В конце концов ощущение ее присутствия рядом вывело меня из задумчивости. Я повернулся к ней и предложил сбежать наперегонки вниз по склону.

«Нет», – ответила она, цепляясь за свою печаль, но я настоял – трудно оставаться бледной и подавленной, когда перехватывает дыхание, – и помчался вниз, подхватив ее под локоть. Мы пробежали мимо двоих мужчин, которые, зная меня в лицо, с изумлением проводили нас взглядом. На полпути воздух над головой странно зазвенел, и мы замерли, глядя на вереницу военных монстров, пролетавших над горой…

Рассказчик замолчал, подбирая слова.

– Какие они были? – полюбопытствовал я.

– Им еще не приходилось воевать, – ответил он, – вроде как теперешним броненосцам [146] . На что они способны, как и их отчаянные пилоты, никто не знал, даже не гадали. А сами летающие машины походили на треугольный наконечник копья с пропеллером на месте древка.

– Стальные?

– Нет.

– Алюминиевые?

Он покачал головой.

– Нет, что-то другое. Довольно известный в то время сплав – обычный, как у нас, скажем, латунь. Называли его… мм… Нет, опять забыл, – пожаловался он, потирая лоб.

146

Вымысел Уэллса, позднее развитый им в псевдодокументальном фронтовом очерке «Сухопутные броненосцы» (1903), прообраз танков, которые выйдут на поля сражений Первой мировой войны лишь спустя полтора десятилетия.

– На них были пушки?

– Да, небольшие, но с взрывчатыми снарядами большой силы. Заряжались спереди, а стреляли назад. В теории, конечно, они ведь ни разу не применялись в бою, так что никто не мог точно предсказать эффекта. А пока, наверное, было очень приятно кружить в воздухе, будто стая ласточек, и не думать, какова будет реальная схватка. Меж тем военные аэропланы были всего одной из великого множества жутких военных игрушек, созданных во время долгого мира и ждавших своего часа. Чего только тогда не напридумывали – смертоносного и бессмысленного, просто на всякий случай. Мощнейшие двигатели, гигантские пушки, чудовищная взрывчатка… Вы сами знаете бездумную манеру технических гениев – они как бобры, которые строят свои плотины, не беспокоясь, что реки разольются и затопят все вокруг.

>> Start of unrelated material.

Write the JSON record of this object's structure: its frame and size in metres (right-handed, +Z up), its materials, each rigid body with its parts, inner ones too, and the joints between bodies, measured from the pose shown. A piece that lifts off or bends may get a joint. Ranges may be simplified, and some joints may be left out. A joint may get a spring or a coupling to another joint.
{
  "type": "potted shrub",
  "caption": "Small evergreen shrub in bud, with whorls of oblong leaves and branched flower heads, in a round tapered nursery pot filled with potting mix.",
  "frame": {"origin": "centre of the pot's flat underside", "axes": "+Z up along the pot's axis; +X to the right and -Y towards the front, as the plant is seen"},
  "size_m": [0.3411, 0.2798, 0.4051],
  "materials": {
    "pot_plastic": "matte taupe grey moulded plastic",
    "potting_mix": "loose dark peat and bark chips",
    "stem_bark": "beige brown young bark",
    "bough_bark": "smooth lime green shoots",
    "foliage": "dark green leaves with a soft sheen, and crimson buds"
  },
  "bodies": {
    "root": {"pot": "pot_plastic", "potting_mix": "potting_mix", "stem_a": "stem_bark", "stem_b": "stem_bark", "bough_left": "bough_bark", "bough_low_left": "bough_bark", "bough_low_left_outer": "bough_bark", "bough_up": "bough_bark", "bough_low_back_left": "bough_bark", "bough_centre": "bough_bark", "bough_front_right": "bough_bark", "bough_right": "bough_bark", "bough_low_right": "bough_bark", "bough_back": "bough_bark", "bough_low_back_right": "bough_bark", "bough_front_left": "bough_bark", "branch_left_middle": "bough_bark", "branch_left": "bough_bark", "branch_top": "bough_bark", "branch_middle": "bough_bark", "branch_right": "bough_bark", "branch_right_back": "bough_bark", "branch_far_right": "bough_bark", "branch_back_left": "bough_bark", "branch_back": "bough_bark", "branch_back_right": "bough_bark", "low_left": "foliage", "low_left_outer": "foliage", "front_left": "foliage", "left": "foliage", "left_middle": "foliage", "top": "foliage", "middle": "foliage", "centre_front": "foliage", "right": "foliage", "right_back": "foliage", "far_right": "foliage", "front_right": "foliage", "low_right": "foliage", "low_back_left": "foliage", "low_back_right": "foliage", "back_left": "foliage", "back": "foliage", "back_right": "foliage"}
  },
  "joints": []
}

Пока мы в сумерках шагали обратно в отель по извилистой тропинке, я представлял себе, что будет дальше. Жестокая и тупая политика Грешема ясно и неотвратимо вела к войне, и я с ужасом понимал, какой страшной будет эта новая война. Однако даже теперь, когда мои возможности остановить ее иссякали, я не желал возвращаться.

Он тяжко вздохнул.

– Это был мой последний шанс… Небо уже усыпали звезды, а мы с девушкой все бродили туда-сюда по скалистому уступу, и она… она убеждала меня вернуться.

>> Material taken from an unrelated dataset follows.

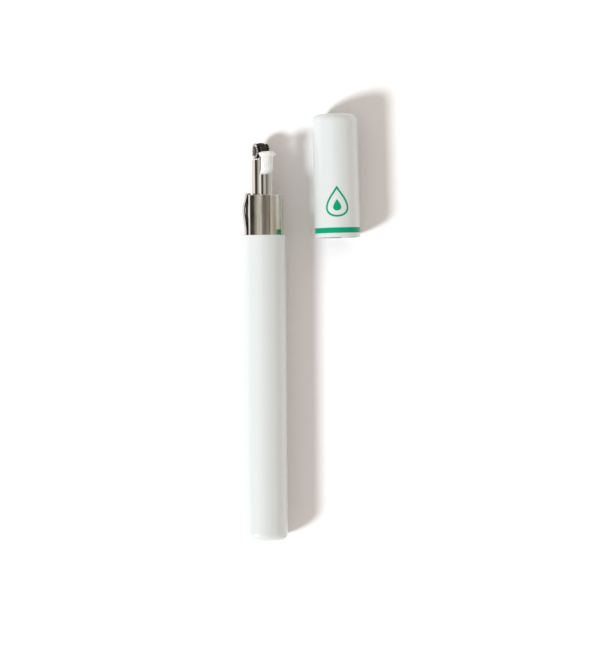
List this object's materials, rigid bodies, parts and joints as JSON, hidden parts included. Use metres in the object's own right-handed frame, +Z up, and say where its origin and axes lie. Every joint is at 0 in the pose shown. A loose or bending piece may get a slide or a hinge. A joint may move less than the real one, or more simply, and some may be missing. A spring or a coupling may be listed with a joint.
{
  "type": "pen-shaped wick lighter",
  "caption": "Slim pen-shaped petrol lighter with white lacquered barrel, bright collar, wick tube and flint wheel, and its white cap with a green band lying beside it.",
  "frame": {"origin": "centre of the closed end face of the barrel, on the barrel's axis", "axes": "+Y along the barrel from its closed end to the wick, +X sideways towards the cap that lies beside it, +Z up from the table that both lie on"},
  "size_m": [0.0276, 0.0979, 0.0104],
  "materials": {
    "white_lacquer": "gloss",
    "green_print": "printed band and emblem",
    "nickel": "bright nickel plate",
    "spring_steel": "polished",
    "hardened_steel": "blackened, cut teeth",
    "wheel_steel": "cut teeth, worn bright",
    "wick_fibre": "loose braided fibre",
    "cotton": "loose wadding",
    "felt": "pressed felt",
    "brass": "turned",
    "flint_alloy": "dull"
  },
  "bodies": {
    "barrel": {"barrel_shell": "white_lacquer"},
    "insert": {"tank_tube": "nickel", "head_block": "nickel", "wick_tube": "nickel", "flint_tube": "brass", "wheel_holder": "nickel", "fuel_wadding": "cotton", "felt_pad": "felt", "flint_spring": "spring_steel"},
    "spring_clip": {"leaf_spring": "spring_steel"},
    "wheel": {"spark_wheel": "hardened_steel", "thumb_wheel_left": "wheel_steel", "thumb_wheel_right": "wheel_steel", "wheel_axle": "wheel_steel"},
    "flint_feed": {"flint": "flint_alloy", "flint_plunger": "brass"},
    "screw": {"flint_screw": "brass"},
    "wick": {"wick": "wick_fibre"},
    "cap": {"cap_shell": "white_lacquer"}
  },
  "joints": [
    {"name": "insert_slide", "type": "slide", "parent": "barrel", "child": "insert", "axis": [0, 1, 0], "range_m": [0, 0.07]},
    {"name": "wheel_spin", "type": "hinge", "parent": "insert", "child": "wheel", "pos_m": [-0.00038, 0.08945, -0.00142], "axis": [-0.8988, 0, 0.4384], "continuous": true},
    {"name": "flint_press", "type": "slide", "parent": "insert", "child": "flint_feed", "axis": [0, -1, 0], "range_m": [0, 0.003], "stiffness_N_per_m": 20, "springref_m": -0.01, "deforming": ["flint_spring"]},
    {"name": "flint_screw_turn", "type": "hinge", "parent": "insert", "child": "screw", "pos_m": [-0.00038, 0.0022, -0.00142], "axis": [0, -1, 0], "continuous": true},
    {"name": "leaf_press", "type": "hinge", "parent": "insert", "child": "spring_clip", "pos_m": [-0.00297, 0.0795, 0.00042], "axis": [0.1392, 0, 0.9903], "range_deg": [0, 1], "stiffness_Nm_per_rad": 0.0001},
    {"name": "wick_pull", "type": "slide", "parent": "insert", "child": "wick", "axis": [0, 1, 0], "range_m": [0, 0.008]},
    {"name": "cap_pull", "type": "slide", "parent": "barrel", "child": "cap", "axis": [-0.0192, 0.9998, 0], "range_m": [0, 0.03]}
  ]
}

«Дорогой, это смерть! – говорила она, обратив ко мне свое милое личико. – Жизнь, которую ты ведешь, – это смерть! Вернись к ним, исполни свой долг… – По щекам ее текли слезы, она сжимала мою руку и все повторяла: – Вернись, вернись!»

Потом вдруг умолкла, и, взглянув ей в лицо, я тут же понял, что она решила сделать. Такое сразу замечаешь.

«Нет!» – воскликнул я.

«Нет?» – Услышав ответ на свои мысли, она удивилась и испугалась.

«Ничто, – сказал я, – не толкнет меня назад. Ничто! Это мой выбор. Я его сделал, и пускай весь мир катится в тартарары. Что бы ни случилось, я буду жить как хочу… ради тебя! Ничто не свернет меня с пути, даже если ты умрешь! Если ты умрешь…»

«Что тогда?» – прошептала она.

«Тогда умру и я!»

И, не дав ей ответить, я стал со всем красноречием, каким отличался в той жизни, всячески превозносить любовь, выставляя нас чуть ли не славными героями, а все, что я оставил позади, – низким и тягостным существованием, недостойным продолжения. Я старался убедить девушку как мог, а вместе с нею убеждал и себя самого. Слушая, она льнула ко мне, разрываясь между благородными побуждениями и сладкой жизнью, к которой уже привыкла. В конце концов мне удалось убедить ее в своей правоте и даже нависшую катастрофу выдать за блестящее обрамление нашей несравненной любви. Бедные, заблудшие души, мы упивались, стоя под звездами, этой великолепной иллюзией.